Non-Relativistic Maxwell Chern-Simons Gravity

TL;DR

The paper studies the non-relativistic ($2+1$) limit of Maxwell CS gravity and shows that a finite NR CS theory can be obtained only after enlarging the field content or adopting Maxwellian extensions. It identifies three NR algebras via Inönü–Wigner contractions: an Exotic NR Maxwell algebra with a degenerate bilinear form, a Bargmann NR Maxwell algebra with a non-degenerate form, and a Maxwellian Exotic Bargmann gravity with a richer NR sector and non-degenerate form. The work provides explicit NR CS actions for these algebras and analyzes their field equations, finding fully determinate dynamics in the Bargmann and Maxwellian cases and a partially determinate dynamics in the exotic NR case.
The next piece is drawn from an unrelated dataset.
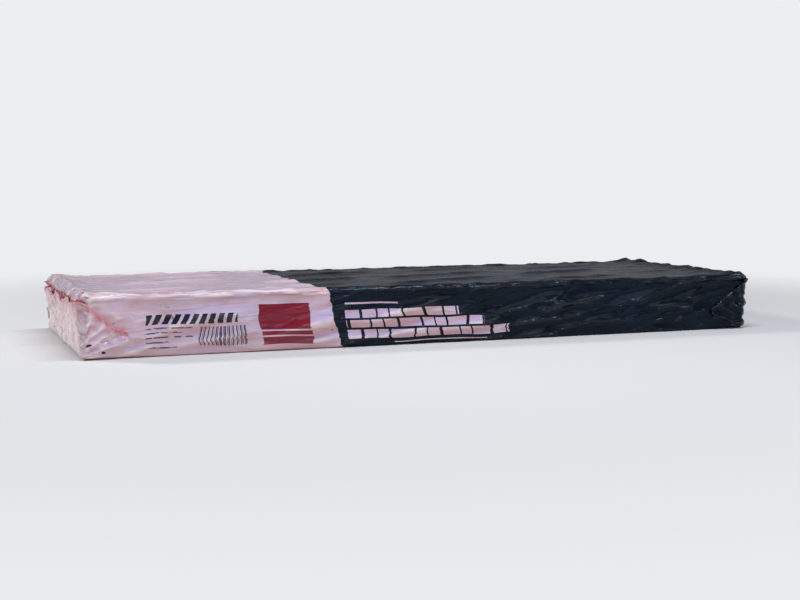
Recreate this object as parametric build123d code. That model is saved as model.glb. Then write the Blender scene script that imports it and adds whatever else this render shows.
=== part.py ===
from build123d import *
from math import cos, radians, sin
import os

# A bundle of laminated asphalt roofing shingles, closed in a film wrapper.
# The bundle lies on one large face. X runs along the shingles, Y across them and Z up, and the
# origin is the middle of the underside. The front is -Y. All sizes are in millimetres.

# Shingle: a granule-covered sheet cut into teeth along its butt edge, on a bonded backing strip.
shingle_length = 1000.0
shingle_width = 337.0
sheet_thickness = 2.4
shim_thickness = 2.4
shim_parting = 7.0  # room between the backing strips of two shingles laid back to back
head_overlap = 22.0  # band above the tooth roots where sheet and backing strip are bonded
gap_flare = 5.0  # how much wider, on each side, a gap between teeth is at the butt edge
gap_plan = (  # each gap between two teeth: its width at the root, and its offset along the shingle
    (66.0, -12.0),
    (104.0, 14.0),
    (58.0, -6.0),
    (92.0, 18.0),
    (74.0, -10.0),
)

# Stack: shingles in pairs laid back to back, with their butt edges on opposite sides.
shingle_count = 22
stack_jog = 1.5  # how far a shingle lies out of line with the stack, at most
jog_turn = 137.5  # degrees from one shingle's jog to the next one's

# Film wrapper: one sheet of film round the stack, with its ends folded shut.
film_wall = 0.5
film_gap = 0.3  # clearance between the film and the stack
ear_reach = 58.0  # how far an end's folded ear reaches along the long side
ear_tip_share = 0.34  # height of the ear's tip, as a share of the side's height
ear_thickness = 1.2
flap_thickness = 0.9  # the sealed flap folded up over each end
flap_hem = 11.0  # bare strip of the end above the flap
flap_slant = 14.0  # how much the flap narrows, on each side, towards its free edge

# The film's main folds: long low ridges that run slanting across the top and the long sides.
fold_width = 24.0
fold_crest = 2.0  # width of the narrow flat along a fold's top
fold_crest_share = 0.45  # length of that flat, as a share of the fold's length
fold_sink = 0.25  # how deep a fold's foot reaches into the film
top_fold_turn = 16.0  # degrees between the folds on the top and the bundle's length
side_fold_turn = 11.0
top_folds = (  # each fold: the place of its middle along X and Y, its length and its height
    (-395.0, -95.0, 150.0, 3.5),
    (-350.0, 20.0, 210.0, 4.0),
    (-300.0, 115.0, 170.0, 3.0),
    (-190.0, -110.0, 190.0, 3.5),
    (-150.0, -20.0, 240.0, 4.5),
    (-90.0, 80.0, 220.0, 4.0),
    (40.0, -85.0, 230.0, 4.5),
    (60.0, 10.0, 250.0, 4.0),
    (130.0, 120.0, 180.0, 3.5),
    (250.0, -110.0, 190.0, 4.0),
    (270.0, 0.0, 220.0, 4.5),
    (330.0, 95.0, 200.0, 3.5),
    (415.0, -50.0, 120.0, 3.0),
)
side_folds = (  # each fold: its middle along X and up from the floor, its length and its height
    (-345.0, 48.0, 150.0, 3.0),
    (-205.0, 31.0, 160.0, 3.5),
    (-60.0, 49.0, 160.0, 3.0),
    (75.0, 31.0, 160.0, 3.5),
    (205.0, 49.0, 160.0, 3.0),
    (345.0, 32.0, 150.0, 3.5),
)

# Sizes that follow from those above.
shim_width = (shingle_width - shim_parting) / 2
tooth_height = shim_width - head_overlap
pair_height = 2 * sheet_thickness + shim_thickness
lone_height = sheet_thickness + shim_thickness
stack_height = (shingle_count // 2) * pair_height + (shingle_count % 2) * lone_height
cavity_length = shingle_length + 2 * (stack_jog + film_gap)
cavity_width = shingle_width + 2 * (stack_jog + film_gap)
cavity_height = stack_height + 2 * film_gap
wrap_length = cavity_length + 2 * film_wall
wrap_width = cavity_width + 2 * film_wall
wrap_height = cavity_height + 2 * film_wall
edge_radius = film_gap + film_wall  # the film turns each edge of the stack at an even distance
stack_base = film_wall + film_gap


def tooth_gap(centre, root_width):
    """The outline cut out between two teeth, open at the butt edge."""
    butt_y = -shingle_width / 2
    root_y = butt_y + tooth_height
    root_half = root_width / 2
    butt_half = root_half + gap_flare
    return Polygon(
        (centre - butt_half, butt_y),
        (centre + butt_half, butt_y),
        (centre + root_half, root_y),
        (centre - root_half, root_y),
        align=None,
    )


def laminated_shingle():
    """One shingle lying face up, its butt edge at -Y and the back of its sheet at Z 0."""
    outline = Rectangle(shingle_length, shingle_width)
    pitch = shingle_length / len(gap_plan)
    for place, (root_width, offset) in enumerate(gap_plan):
        centre = (place + 0.5) * pitch - shingle_length / 2 + offset
        outline -= tooth_gap(centre, root_width)
    sheet = extrude(outline, sheet_thickness)
    shim_y = (shim_width - shingle_width) / 2
    shim = extrude(Pos(0, shim_y) * Rectangle(shingle_length, shim_width), -shim_thickness)
    return sheet + shim


def place_in_stack(shingle, number):
    """Lays a shingle at its place in the stack, counted from 0 at the bottom.

    The lower one of a pair lies face down with its butt edge in front. The upper one lies face up
    with its butt edge behind, so that its backing strip fills the room beside the other's.
    """
    pair, upper = divmod(number, 2)
    jog_x = stack_jog * cos(radians(jog_turn * number))
    jog_y = stack_jog * sin(radians(jog_turn * number))
    base = stack_base + pair * pair_height + sheet_thickness
    if upper:
        return Pos(jog_x, jog_y, base + shim_thickness) * Rot(0, 0, 180) * shingle
    return Pos(jog_x, jog_y, base) * Rot(0, 180, 0) * shingle


def rounded_block(length, width, height, radius, base):
    """A block that stands at the height of its base, with all its edges rounded."""
    block = Pos(0, 0, base + height / 2) * Box(length, width, height)
    return fillet(block.edges(), radius)


def folded_ear():
    """The triangle of doubled film laid back on the front, at the left end."""
    side = Plane.XZ.offset(wrap_width / 2)
    left = edge_radius - wrap_length / 2
    outline = Polygon(
        (left, edge_radius),
        (left + ear_reach, ear_tip_share * wrap_height),
        (left, wrap_height - edge_radius),
        align=None,
    )
    return extrude(side * outline, ear_thickness)


def end_flap():
    """The sealed flap of film folded up over the right end."""
    end = Plane.YZ.offset(wrap_length / 2)
    root_half = wrap_width / 2 - edge_radius
    free_half = root_half - flap_slant
    outline = Polygon(
        (-root_half, edge_radius),
        (root_half, edge_radius),
        (free_half, wrap_height - flap_hem),
        (-free_half, wrap_height - flap_hem),
        align=None,
    )
    return extrude(end * outline, flap_thickness)


def film_fold(length, height):
    """A long low ridge along X, its foot just below Z 0, that narrows to a crest."""
    crest_length = fold_crest_share * length
    ridge = Wedge(
        length,
        height + fold_sink,
        fold_width,
        (length - crest_length) / 2,
        (fold_width - fold_crest) / 2,
        (length + crest_length) / 2,
        (fold_width + fold_crest) / 2,
    )
    return Pos(0, 0, (height - fold_sink) / 2) * Rot(90, 0, 0) * ridge


def film_folds():
    """The main folds on the top and, alike, on both long sides."""
    folds = []
    for x, y, length, height in top_folds:
        folds.append(Pos(x, y, wrap_height) * Rot(0, 0, top_fold_turn) * film_fold(length, height))
    for x, z, length, height in side_folds:
        slanted = Rot(90, 0, 0) * Rot(0, 0, side_fold_turn) * film_fold(length, height)
        front_fold = Pos(x, -wrap_width / 2, z) * slanted
        folds += [front_fold, mirror(front_fold, about=Plane.XZ)]
    return folds


def film_wrapper():
    """The closed film skin, its folds, an ear at each end of both long sides, a flap on each end."""
    skin = rounded_block(wrap_length, wrap_width, wrap_height, edge_radius, 0)
    skin -= rounded_block(cavity_length, cavity_width, cavity_height, film_gap, film_wall)
    left_ears = folded_ear() + mirror(folded_ear(), about=Plane.XZ)
    ears = left_ears + mirror(left_ears, about=Plane.YZ)
    flaps = end_flap() + mirror(end_flap(), about=Plane.YZ)
    return skin + ears + flaps + film_folds()


def save(shape, name):
    """Writes one piece, named for what it is."""
    shape.label = name
    export_step(shape, os.path.join("parts", name + ".step"))


os.makedirs("parts", exist_ok=True)
shingle = laminated_shingle()
for number in range(shingle_count):
    save(place_in_stack(shingle, number), f"shingle_{number + 1:02d}")
save(film_wrapper(), "film_wrap")
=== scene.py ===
import math

import bpy
import numpy as np
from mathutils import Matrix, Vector


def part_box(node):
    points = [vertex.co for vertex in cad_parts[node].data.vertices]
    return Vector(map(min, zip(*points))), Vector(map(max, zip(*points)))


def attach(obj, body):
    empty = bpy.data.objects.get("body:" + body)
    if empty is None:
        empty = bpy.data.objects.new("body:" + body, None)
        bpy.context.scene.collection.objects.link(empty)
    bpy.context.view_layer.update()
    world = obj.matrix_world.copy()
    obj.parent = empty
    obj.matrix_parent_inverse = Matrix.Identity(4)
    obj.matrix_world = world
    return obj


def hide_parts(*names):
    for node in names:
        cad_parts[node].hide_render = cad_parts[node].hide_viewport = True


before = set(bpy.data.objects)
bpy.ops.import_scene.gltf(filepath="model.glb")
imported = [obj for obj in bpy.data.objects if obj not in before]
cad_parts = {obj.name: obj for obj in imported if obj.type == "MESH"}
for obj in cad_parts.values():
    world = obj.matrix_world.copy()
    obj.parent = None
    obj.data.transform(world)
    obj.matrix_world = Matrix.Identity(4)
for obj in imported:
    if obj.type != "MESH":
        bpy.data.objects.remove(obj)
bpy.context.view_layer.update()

# A bundle of asphalt shingles in a printed film wrapper. Lengths are in metres, X runs along the
# shingles from the pale end to the dark one, the front is -Y, and the origin is under the middle.
MM = 0.001
tiny = 1e-9  # stands for no length at all where a length divides

shingle_names = sorted(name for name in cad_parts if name.startswith("shingle_"))
stack_low = np.min([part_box(name)[0] for name in shingle_names], axis=0)
stack_high = np.max([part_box(name)[1] for name in shingle_names], axis=0)

# The film lies this far off the stack, and on the floor underneath.
film_gap = 0.7 * MM
skin_low = stack_low - film_gap
skin_high = stack_high + film_gap
skin_low[2] = 0.0
skin_length, skin_width, skin_height = skin_high - skin_low
corner_radius = 2.4 * MM
highest_fold = (5.0 * MM, 6.0 * MM, 3.0 * MM)  # broad folds on the ends, the long sides and the top

# A point, or a link's middle, is on a face when it lies this near its plane on the tight film.
on_face = 3 * MM
link_on_face = 4 * MM
in_plane = 1 * MM
sides_apart = 4.0  # sets the back apart from the front in a pattern, so that they don't match

# The film is settled on a coarse lattice first, and then twice more, on one half as wide each time.
coarse_cells = (60, 28, 8)
halvings = 2
settling_steps = (200, 120, 60)
fold_stiffness = (0.10, 0.10, 0.12)
suction = (0.0, 0.0, 0.004 * MM)
stirring = (1.0 * MM, 0.4 * MM, 0.2 * MM)
first_slack = 2.5 * MM  # how far off its tight place the film starts
uneven_gap = 0.35 * MM  # how unevenly it lies off the stack
free_rim = 14 * MM  # the strip along the underside's edges that isn't held to the floor
link_firmness = 1.2  # the share of a link's wrong length that is put right at once
easings = 2  # how often that is done in each step
grip = 0.02  # how firmly the stack holds the film from sliding, in each step
slide_kept = 0.9  # the share of its movement that the film keeps from step to step
ironing_passes = 2

# What the film has to spare, as a share of its length: round the bundle, low on a long side, near
# an end, at a rim and on an end, and along the bundle at the last three.
slack_low = 0.045
slack_near_end = 0.03
slack_rim = 0.03
slack_on_end = 0.02
slack_along = 0.02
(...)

These results illuminate how extra U(1) fields and central extensions stabilize NR contractions and open avenues for second-order formulations and potential supersymmetric extensions in non-relativistic gravity models.

Abstract

We consider a non-relativistic (NR) limit of $(2+1)$-dimensional Maxwell Chern-Simons (CS) gravity with gauge algebra [Maxwell] $\oplus \ u(1)\oplus u(1)$. We obtain a finite NR CS gravity with a degenerate invariant bilinear form. We find two ways out of this difficulty: To consider i) [Maxwell] $\oplus\ u(1)$, which does not contain Extended Bargmann gravity (EBG); or, ii) the NR limit of [Maxwell] $\oplus\ u(1)\oplus u(1)\oplus u(1)$, which is a Maxwellian generalization of the EBG.